INSECURITY FIRM Kaspersky has confirmed that Google can "lock out" users due to "suspicious" search queries, as one of the firms' customers started getting the same error message that we reported earlier this week.
Of course, not everyone was as helpful and as understanding as Kaspersky. One particularly nasty missive from one of our readers was "there really isn't any excuse for that abortion of an article, even given the usual Inquirer encouragement gratuitously inflammatory half-truths." It continued: "I can see relatively obvious counterpoints to each of your screeching, hysterical complaints (which end, naturally, with your explaining how the entire rumpus amounts to a captcha test on a likely bot search), I can only conclude that some deep-seated psychological problem is responsible for your random-walk style diatribe."
Hopefully, most of our readers are of the "sane" kind. And among them was Magnus Kalkuhl, Virus analyst at Kaspersky Labs, makers of the popular namesake Anti-Virus product. Magnus wrote: "Good news: you're human (probably)!" and included a link to one of the company's weblog entries which details the same "Google Block" incident, this time affecting a whole firm which browses the Interweb through a company-wide proxy: "Today one of our clients got caught the same way – the ubiquitous search engine was displaying the same error message to lots of the company's staff" reads the blog entry.

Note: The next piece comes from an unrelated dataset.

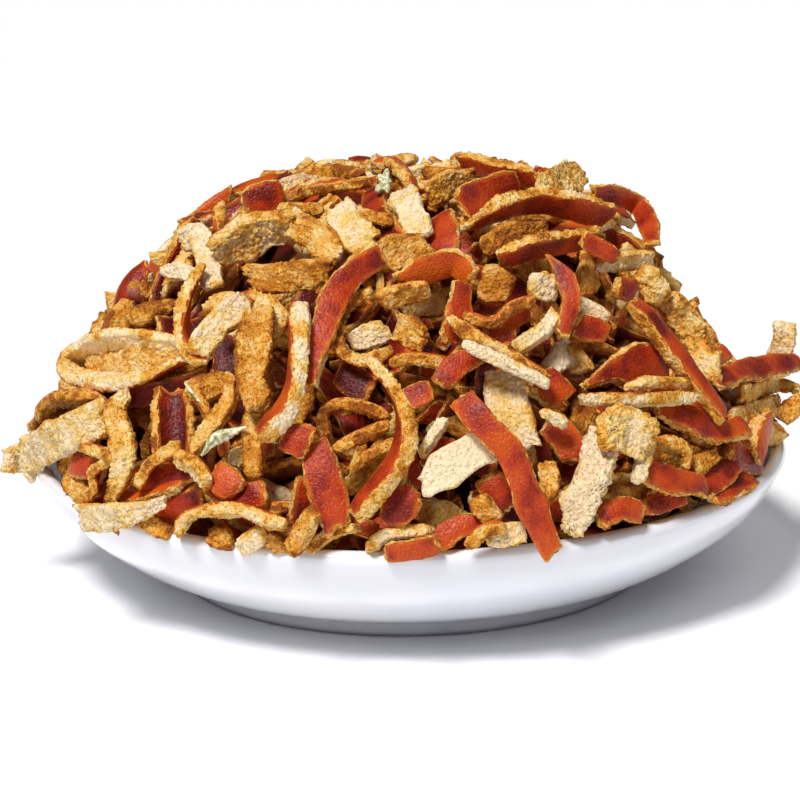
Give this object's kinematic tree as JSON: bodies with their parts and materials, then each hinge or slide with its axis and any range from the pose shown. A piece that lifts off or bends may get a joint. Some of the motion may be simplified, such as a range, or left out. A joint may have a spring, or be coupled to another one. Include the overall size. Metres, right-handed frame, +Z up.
{
  "type": "heap of dried orange peel in a dish",
  "caption": "Shallow white footed dish heaped with cut, curled strips of dried orange peel, red rind outside and pale pith inside.",
  "frame": {"origin": "on the dish's axis, in the plane its foot ring stands on", "axes": "+Z up along the dish's axis, -Y towards the heap's front, +X to the right seen from the front"},
  "size_m": [0.1648, 0.1614, 0.084],
  "materials": {
    "dish": "white glazed porcelain, glossy",
    "peel_heap": "dried peel, matt, red-brown rind and cream pith"
  },
  "bodies": {
    "root": {"dish": "dish", "peel_heap": "peel_heap"}
  },
  "joints": []
}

"We've managed to reproduce the suspicious behaviour that can get a human user getting locked out of Google. And once the user's been locked out, his/ her IP address gets blacklisted. This can be a problem if the user is coming in via a proxy server – it will be the proxy that will be seen as the attacker, and the proxy that gets blocked. Which means that all the users coming in via the same proxy will also be subject to the same restrictions, until someone correctly solves the captcha." Kaspersky's analysis left out other possible scenario: broadband ISPs where the IP addresses changes periodically -my ISP for one is known to "renew" IP leases every few hours. So in the event I didn't answer Google's captcha, someone else getting my previous IP address might find himself lectured by Google on a "possible infection."
Kaspersky's document makes this clearer: "It would of course be helpful if the Google warning clearly stated that it could be the proxy, rather than the user's computer, which is suspected of being a bot". The firms concludes by saying that they have contacted Google about the issue, and is expecting a reply: "We've suggested this to Google, and we'll let you know their response."